A gripping, enigmatic collection of linked short stories about the reverberations of a serial killer’s crimes in the lives of everyday people. In 1998, an apparently ordinary Australian man is arrested and charged for a series of brutal murders. The news shocks the nation, bringing both horror and resolution to the victims’ families, but its impact travels even into the past, as the murders rewrite personal histories, and into the future, as true crime podcasts and biopics tell the story of the crimes. Highway Thirteen, Fiona McFarlane’s newest collection, takes murder as its starting point, but it unfolds to encompass much through the investigation of the aftermath of this violence across time and place, from the killer’s childhood town to Texas, Rome, and tropical northern Australia, McFarlane presents an oblique, entrancing exploration of the way stories are told and spread, and at what cost. What damages, big and small, do these crimes incur? How do communities make sense of such atrocities? How does the mourning of families sit alongside the public fascination with terrible crimes? And can we tell true crime stories without centering the killers? From the acclaimed author of The Sun Walks Down and The High Places comes a captivating account of loss and its extended echoes in individual lives.
Author

Fiona McFarlane grew up in Sydney, Australia. She studied English at Sydney University and completed a PhD on nostalgia in American fiction at Cambridge University. She spent 3 years at writing residencies in the US - at the Fine Arts Work Center in Provincetown, Massachusetts and Philips Exeter Academy in Exeter, New Hampshire - before studying for a Masters of Fine Arts in Fiction at the Michener Center for Writers at the University of Texas, Austin.
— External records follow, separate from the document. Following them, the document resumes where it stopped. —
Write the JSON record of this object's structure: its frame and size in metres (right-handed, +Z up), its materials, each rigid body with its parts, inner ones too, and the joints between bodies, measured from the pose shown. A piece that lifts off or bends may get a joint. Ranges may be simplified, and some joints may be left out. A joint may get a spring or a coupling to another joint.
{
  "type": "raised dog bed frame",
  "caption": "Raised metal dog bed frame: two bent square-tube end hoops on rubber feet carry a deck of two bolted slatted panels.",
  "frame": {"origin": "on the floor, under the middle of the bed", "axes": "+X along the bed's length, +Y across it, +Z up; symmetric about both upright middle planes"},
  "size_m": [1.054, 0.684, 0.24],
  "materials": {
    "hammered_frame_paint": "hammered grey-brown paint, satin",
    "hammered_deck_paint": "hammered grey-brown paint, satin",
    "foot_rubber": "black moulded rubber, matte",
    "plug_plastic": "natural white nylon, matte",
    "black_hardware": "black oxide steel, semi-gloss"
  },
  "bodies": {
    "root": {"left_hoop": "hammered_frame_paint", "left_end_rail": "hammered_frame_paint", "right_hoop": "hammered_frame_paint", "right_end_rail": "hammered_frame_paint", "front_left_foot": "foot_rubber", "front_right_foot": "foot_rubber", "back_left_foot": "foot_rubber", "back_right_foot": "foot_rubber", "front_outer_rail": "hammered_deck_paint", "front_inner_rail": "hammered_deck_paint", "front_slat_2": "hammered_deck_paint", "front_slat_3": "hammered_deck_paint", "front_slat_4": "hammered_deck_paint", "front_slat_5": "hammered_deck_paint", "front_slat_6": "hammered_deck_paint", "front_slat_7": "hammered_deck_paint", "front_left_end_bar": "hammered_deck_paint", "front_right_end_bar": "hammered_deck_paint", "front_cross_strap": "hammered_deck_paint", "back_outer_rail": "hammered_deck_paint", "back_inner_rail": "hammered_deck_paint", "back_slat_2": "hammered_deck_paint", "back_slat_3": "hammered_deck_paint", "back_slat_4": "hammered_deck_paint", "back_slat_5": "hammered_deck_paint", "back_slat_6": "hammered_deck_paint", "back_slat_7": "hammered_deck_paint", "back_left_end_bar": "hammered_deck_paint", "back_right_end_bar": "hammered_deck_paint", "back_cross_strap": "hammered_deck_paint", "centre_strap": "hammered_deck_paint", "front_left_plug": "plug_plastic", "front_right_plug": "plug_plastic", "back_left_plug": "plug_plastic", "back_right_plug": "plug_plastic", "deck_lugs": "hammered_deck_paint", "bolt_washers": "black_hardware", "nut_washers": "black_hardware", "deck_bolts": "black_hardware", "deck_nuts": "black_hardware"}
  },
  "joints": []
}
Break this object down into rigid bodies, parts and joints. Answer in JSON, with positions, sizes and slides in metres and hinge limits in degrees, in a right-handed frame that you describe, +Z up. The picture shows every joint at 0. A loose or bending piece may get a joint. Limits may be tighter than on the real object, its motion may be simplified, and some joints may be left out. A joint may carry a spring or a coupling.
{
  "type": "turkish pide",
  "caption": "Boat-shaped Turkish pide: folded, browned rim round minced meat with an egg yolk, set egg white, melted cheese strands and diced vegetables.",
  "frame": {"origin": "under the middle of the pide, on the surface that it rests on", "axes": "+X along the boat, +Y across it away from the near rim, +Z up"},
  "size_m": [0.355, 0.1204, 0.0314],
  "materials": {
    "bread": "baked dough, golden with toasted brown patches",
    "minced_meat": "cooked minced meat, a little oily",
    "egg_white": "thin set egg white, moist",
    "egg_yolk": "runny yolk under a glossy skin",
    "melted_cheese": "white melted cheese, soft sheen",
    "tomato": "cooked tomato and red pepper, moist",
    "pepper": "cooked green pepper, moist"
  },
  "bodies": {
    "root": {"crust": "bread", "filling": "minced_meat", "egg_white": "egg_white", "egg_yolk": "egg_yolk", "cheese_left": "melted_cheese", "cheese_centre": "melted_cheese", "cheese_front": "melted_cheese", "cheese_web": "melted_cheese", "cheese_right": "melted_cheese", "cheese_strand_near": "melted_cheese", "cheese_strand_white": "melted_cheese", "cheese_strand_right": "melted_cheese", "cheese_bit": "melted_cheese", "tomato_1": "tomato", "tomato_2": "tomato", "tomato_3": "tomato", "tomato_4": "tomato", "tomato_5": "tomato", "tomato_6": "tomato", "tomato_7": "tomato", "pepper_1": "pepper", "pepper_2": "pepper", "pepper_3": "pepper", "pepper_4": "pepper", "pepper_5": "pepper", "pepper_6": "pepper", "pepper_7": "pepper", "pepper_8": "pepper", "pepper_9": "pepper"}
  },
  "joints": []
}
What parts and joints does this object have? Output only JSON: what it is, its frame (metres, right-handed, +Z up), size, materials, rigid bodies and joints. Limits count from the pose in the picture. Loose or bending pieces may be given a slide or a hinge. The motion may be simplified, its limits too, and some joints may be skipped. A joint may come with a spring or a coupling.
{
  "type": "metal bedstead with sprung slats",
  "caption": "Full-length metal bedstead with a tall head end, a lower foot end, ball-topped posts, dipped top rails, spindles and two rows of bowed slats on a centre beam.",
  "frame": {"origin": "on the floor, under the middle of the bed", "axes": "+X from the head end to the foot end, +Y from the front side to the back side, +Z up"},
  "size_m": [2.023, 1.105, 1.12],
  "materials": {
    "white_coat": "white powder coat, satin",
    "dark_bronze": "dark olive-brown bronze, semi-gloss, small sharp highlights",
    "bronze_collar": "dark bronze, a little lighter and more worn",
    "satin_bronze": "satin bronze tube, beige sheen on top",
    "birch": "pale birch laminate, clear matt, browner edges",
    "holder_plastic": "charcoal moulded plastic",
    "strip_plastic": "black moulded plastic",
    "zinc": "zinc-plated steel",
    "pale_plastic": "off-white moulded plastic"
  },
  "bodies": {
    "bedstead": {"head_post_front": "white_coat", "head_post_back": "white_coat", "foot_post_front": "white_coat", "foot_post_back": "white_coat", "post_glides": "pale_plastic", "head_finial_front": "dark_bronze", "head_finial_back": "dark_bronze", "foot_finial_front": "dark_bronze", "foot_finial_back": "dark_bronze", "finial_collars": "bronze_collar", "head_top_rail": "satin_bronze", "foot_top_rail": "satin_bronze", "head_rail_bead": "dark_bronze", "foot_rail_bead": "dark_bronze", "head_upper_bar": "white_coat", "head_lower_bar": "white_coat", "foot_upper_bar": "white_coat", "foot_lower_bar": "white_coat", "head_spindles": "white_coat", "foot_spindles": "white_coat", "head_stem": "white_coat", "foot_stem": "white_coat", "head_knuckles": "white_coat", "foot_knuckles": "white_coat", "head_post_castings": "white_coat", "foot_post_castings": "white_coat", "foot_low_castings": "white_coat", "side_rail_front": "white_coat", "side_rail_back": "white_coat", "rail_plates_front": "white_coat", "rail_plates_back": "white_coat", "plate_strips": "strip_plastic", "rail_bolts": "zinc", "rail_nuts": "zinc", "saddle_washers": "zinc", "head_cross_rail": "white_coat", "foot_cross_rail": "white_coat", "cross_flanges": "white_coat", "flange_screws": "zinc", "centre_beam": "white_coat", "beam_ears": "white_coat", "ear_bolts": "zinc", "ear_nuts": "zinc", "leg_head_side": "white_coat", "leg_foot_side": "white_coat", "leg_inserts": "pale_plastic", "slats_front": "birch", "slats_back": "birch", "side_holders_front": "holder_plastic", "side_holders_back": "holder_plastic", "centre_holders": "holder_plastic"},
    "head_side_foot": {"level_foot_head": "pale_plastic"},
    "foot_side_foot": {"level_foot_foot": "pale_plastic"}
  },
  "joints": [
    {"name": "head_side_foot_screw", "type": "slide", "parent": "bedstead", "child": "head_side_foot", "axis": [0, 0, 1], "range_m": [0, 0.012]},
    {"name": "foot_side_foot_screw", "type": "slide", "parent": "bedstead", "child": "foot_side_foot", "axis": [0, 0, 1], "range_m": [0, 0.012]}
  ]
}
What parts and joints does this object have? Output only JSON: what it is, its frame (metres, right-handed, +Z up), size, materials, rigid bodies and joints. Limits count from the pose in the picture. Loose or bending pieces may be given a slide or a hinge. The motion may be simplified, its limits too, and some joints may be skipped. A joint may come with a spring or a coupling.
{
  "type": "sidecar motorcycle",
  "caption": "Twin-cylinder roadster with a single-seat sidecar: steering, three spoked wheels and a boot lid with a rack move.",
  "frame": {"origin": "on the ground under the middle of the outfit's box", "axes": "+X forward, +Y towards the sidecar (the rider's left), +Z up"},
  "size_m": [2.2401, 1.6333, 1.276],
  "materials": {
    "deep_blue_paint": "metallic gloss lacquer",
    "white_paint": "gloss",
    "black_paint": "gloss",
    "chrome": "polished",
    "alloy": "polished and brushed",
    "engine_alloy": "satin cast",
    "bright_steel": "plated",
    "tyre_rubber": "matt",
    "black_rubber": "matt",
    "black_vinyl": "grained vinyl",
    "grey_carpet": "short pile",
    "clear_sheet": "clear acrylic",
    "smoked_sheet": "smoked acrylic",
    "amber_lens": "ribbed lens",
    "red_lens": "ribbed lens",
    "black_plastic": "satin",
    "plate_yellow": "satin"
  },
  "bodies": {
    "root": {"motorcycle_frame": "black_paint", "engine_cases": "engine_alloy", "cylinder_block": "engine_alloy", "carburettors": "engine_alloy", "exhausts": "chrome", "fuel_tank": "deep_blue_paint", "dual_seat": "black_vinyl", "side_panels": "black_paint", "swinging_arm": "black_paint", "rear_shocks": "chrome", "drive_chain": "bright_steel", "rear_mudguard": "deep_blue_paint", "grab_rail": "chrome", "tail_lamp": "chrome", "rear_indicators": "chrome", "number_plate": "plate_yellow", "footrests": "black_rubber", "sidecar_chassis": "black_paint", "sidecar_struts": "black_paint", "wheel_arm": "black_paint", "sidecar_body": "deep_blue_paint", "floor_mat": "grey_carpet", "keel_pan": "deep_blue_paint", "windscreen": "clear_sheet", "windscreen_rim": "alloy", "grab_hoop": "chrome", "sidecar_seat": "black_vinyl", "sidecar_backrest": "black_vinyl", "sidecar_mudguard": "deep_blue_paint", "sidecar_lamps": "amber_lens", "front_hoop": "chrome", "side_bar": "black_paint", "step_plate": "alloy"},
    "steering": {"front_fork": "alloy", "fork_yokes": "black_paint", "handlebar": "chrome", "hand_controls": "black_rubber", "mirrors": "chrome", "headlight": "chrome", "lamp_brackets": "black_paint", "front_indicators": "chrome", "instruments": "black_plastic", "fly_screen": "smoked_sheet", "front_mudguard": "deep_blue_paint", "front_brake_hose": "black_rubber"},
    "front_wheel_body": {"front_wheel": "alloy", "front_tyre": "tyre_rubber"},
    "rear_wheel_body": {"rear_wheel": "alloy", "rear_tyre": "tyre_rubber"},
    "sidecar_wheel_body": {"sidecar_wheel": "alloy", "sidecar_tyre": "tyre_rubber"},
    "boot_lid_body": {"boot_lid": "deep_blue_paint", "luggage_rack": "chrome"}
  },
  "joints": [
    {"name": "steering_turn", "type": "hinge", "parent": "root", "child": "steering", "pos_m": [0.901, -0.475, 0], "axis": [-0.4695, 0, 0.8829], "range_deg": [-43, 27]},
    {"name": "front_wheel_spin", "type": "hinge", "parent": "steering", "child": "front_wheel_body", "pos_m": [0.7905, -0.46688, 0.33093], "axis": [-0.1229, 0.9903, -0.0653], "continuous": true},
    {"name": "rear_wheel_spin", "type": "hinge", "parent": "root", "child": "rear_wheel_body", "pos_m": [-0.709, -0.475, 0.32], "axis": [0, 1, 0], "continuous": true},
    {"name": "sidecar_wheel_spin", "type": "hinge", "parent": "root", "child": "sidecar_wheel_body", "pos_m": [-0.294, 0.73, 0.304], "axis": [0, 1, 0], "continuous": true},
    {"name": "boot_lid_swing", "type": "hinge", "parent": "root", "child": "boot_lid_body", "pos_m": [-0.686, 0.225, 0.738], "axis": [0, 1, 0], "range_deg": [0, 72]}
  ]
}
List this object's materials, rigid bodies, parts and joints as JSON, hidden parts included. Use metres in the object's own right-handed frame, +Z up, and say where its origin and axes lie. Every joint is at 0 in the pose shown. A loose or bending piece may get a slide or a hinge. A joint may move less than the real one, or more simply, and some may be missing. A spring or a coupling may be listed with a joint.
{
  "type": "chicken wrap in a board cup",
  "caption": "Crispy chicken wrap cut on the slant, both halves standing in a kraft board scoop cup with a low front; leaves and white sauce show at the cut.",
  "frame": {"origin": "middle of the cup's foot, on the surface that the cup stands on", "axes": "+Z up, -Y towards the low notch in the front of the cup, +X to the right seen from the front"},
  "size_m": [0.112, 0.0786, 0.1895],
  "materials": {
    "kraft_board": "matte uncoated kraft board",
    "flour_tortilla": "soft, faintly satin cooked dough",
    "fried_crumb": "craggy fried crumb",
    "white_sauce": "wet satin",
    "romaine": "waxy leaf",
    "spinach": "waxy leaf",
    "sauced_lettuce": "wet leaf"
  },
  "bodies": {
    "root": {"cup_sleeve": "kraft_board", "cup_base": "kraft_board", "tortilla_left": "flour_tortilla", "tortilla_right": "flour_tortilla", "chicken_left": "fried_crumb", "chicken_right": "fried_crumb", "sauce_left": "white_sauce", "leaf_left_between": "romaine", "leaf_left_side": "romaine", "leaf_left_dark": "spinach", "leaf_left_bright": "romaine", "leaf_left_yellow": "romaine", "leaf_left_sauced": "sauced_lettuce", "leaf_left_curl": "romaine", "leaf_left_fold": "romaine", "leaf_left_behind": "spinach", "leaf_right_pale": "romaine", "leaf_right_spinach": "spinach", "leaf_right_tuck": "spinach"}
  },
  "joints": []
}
Fiona's first novel, The Night Guest, will be published in 19 countries and 15 languages, and has been shortlisted for the Miles Franklin Literary Award, the Stella Prize, an LA Times Book Review prize, an INDIE Award, the Dobbie Literary Award and an Australian Book Industry Award. The Night Guest won a NSW Premier's Prize and Fiona was named a Sydney Morning Herald Best Young Australian Novelist for 2014. Fiona's short stories have been published in Zoetrope: All-Story, Southerly, Best Australian Stories, New Australian Stories 2, the Missouri Review and the New Yorker. She is currently completing a collection, to be published by Penguin Australia, Sceptre (UK) and Faber and Faber (US).